*Changsheng CHEN1, Yu ZHANG1, Andrey PROSHUTINSKY2, Robert BEARDSLEY2, Zhigang LAI3, Guoping GAO4
(1.School of Marine Science, University of Massachusetts, USA, 2.Department of Physical Oceanography, Woods Hole Oceanographic Institution, USA, 3.School of Marine Sciences, Sun Yet-Sen University, China, 4.International Center for Marine Studies, Shanghai Ocean University, China)

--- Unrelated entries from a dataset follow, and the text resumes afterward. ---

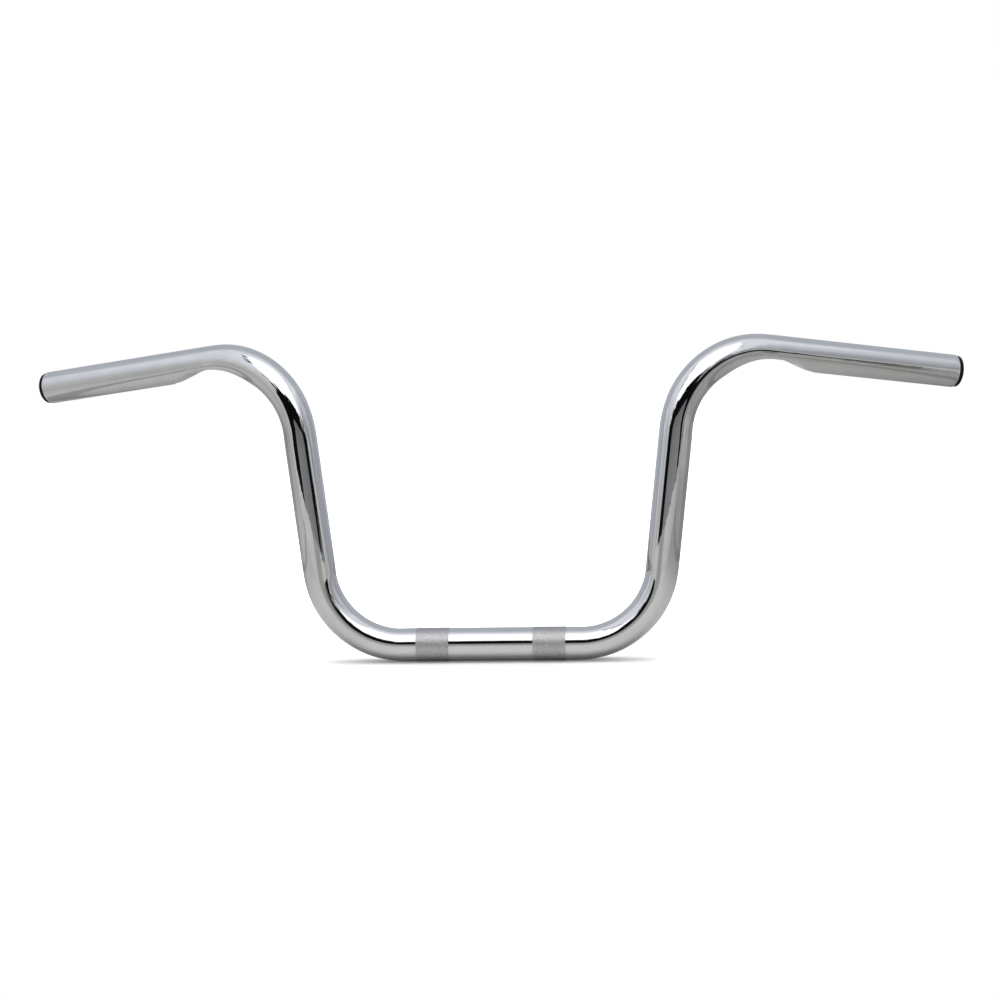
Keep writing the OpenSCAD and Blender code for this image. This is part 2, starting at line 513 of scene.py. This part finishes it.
tube_end = grip_start + grip_way * GRIP_LEN
for side, plug_name in ((1, "left_end_plug"), (-1, "right_end_plug")):
    deselect()
    bpy.ops.mesh.primitive_circle_add(
        vertices=PLUG_STEPS,
        radius=outline[0][0],
        location=(0, 0, outline[0][1]),
        fill_type="NGON",
    )
    plug = bpy.context.object
    plug.name = plug_name + "_moulding"
    settle(plug)
    open_all(plug)
    for (r0, z0), (r1, z1) in zip(outline, outline[1:]):
        bpy.ops.mesh.extrude_region_move(TRANSFORM_OT_translate={"value": (0, 0, z1 - z0)})
        bpy.ops.transform.resize(value=(r1 / r0, r1 / r0, 1), center_override=(0, 0, z1))
    close_edit()
    way = Vector((side * grip_way.x, grip_way.y, grip_way.z))
    end = Vector((side * tube_end.x, tube_end.y, tube_end.z))
    plug.matrix_world = Matrix.Translation(end) @ way.to_track_quat("Z", "Y").to_matrix().to_4x4()
    settle(plug)
    outwards(plug)
    pick(plug)
    bpy.ops.object.shade_smooth_by_angle(angle=PLUG_SOFT_EDGE)
    give_material(plug, plastic)
    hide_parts(plug_name)
    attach(plug, "root")

# White table
# The bar stands on its clamp section on a matte white table. The camera sees it burnt out to
# white but for the shadow under the bar, and the chrome sees it painted grey, a painted shade as in a tent.
# From here on, left and right are as the camera sees them: right is +X.
TABLE_SIZE = 4.0
# The knurled bands rest on the table, all but touching it
TABLE_Z = -KNURL_PEAK - 0.02 * MM
TABLE_FRONT = -0.4
TABLE_WHITE = (0.9, 0.9, 0.9)
# The clamp section mirrors what lies in front of it, but this far to the left, so the painted shade in
# front of the bar lies shifted this far
FRONT_SHIFT = 35 * MM
# Each of the two creases, a dark line of painted shade, lies this far out, and comes in by this slope
# towards the back
CREASE_X = 0.49
CREASE_SLOPE = 0.3


def put_in(slot, value):
    """Sets a slot to a number, or links the output of another node to it."""
    if isinstance(value, (int, float)):
        slot.default_value = value
    else:
        links.new(value, slot)


def math_node(operation, *values):
    made = nodes.new("ShaderNodeMath")
    made.operation = operation
    for slot, value in zip(made.inputs, values):
        put_in(slot, value)
    return made.outputs[0]


def times(first, *others):
    for other in others:
        first = math_node("MULTIPLY", first, other)
    return first


def plus(a, b):
    return math_node("ADD", a, b)


def minus(a, b):
    return math_node("SUBTRACT", a, b)


def unsigned(value):
    return math_node("ABSOLUTE", value)


def ramp_up(value, start, end):
    """0 below start and 1 above end, turned round if end is the smaller."""
    span = nodes.new("ShaderNodeMapRange")
    span.interpolation_type = "SMOOTHSTEP"
    put_in(span.inputs["Value"], value)
    put_in(span.inputs["From Min"], start)
    put_in(span.inputs["From Max"], end)
    return span.outputs["Result"]


def blend_colour(mask, below, above):
    """The colour below where the mask is 0 and the colour above where it is 1."""
    mix = nodes.new("ShaderNodeMix")
    mix.data_type = "RGBA"
    links.new(mask, mix.inputs["Factor"])
    for name, colour in (("A", below), ("B", above)):
        if isinstance(colour, tuple):
            mix.inputs[name].default_value = (*colour, 1)
        else:
            links.new(colour, mix.inputs[name])
    return mix.outputs["Result"]


def object_place():
    return nodes.new("ShaderNodeTexCoord").outputs["Object"]


def parts_of(place):
    parts = nodes.new("ShaderNodeSeparateXYZ")
    links.new(place, parts.inputs[0])
    return parts.outputs


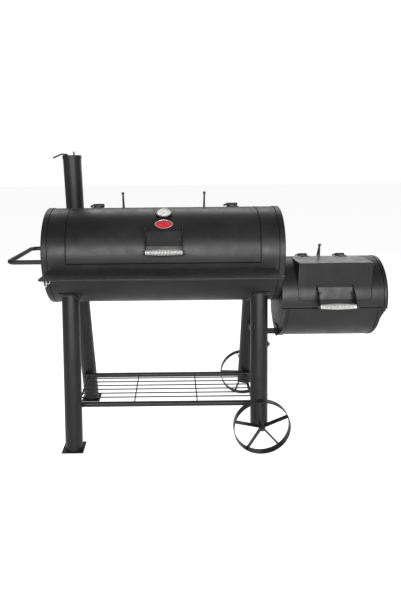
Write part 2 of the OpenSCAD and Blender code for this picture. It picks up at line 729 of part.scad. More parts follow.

Keywords:Arctic Ocean Modeling, Global-FVCOM, Arctic-FVCOM, Multi-domain nesting, 35 year Arctic simulation, Ice-Current Interaction
A high-resolution, unstructured-grid, finite-volume ice-ocean fully coupled model system, named AO-FVCOM, has been developed for the Arctic Ocean. The governing equations are cast in a generalized terrain-following coordinate system with spatially variable vertical distribution in the vertical and are discretized using flexible non-overlapped triangular grids in the horizontal. This model system includes a) an unstructured grid version of the Los Alamos sea ice model Community Ice CodE (UG-CICE), b) hydrostatic and non-hydrostatic dynamics (NH-FVCOM); c) an unstructured-grid version of the Simulating Wave Nearshore model (SWAN) (named SWAVE), d) 3-D wet/dry point treatment, which can simulate flooding/draining processes in estuaries and wetlands; e) 4-D nudging, OI and Kalman Filters data assimilation algorithms; f) the mass conservative nesting module to integrate multi-domain FVCOM domains; and g) the MPI parallelized visualization tool ViSiT, which allows users to monitor model performance during the simulation and post-process the model output data. An updated version of AO-FVCOM is capable of simulating the ice imbedded in the ocean. AO-FVCOM is a regional model nested with Global-FVCOM. Two version of AO-FVCOM were configured with a finest horizontal resolution of 300 m and 2 km for the Arctic Ocean, respectively. The 2-km version has run for a period of 1978-2012. Without data assimilation, the model was capable of reproducing the seasonal and interannual variability of the ice coverage area in the Arctic and also significant drops of the ice coverage in 2007 and 2012. The 35-year simulation results for the circulation and water transport are being validated with comparison to field measurement data. The influence of the model resolution on water transport through the Canadian Archipelago has been also examined over seasonal and interannual scales, and an example of the water transport through Nares Strait will be presented.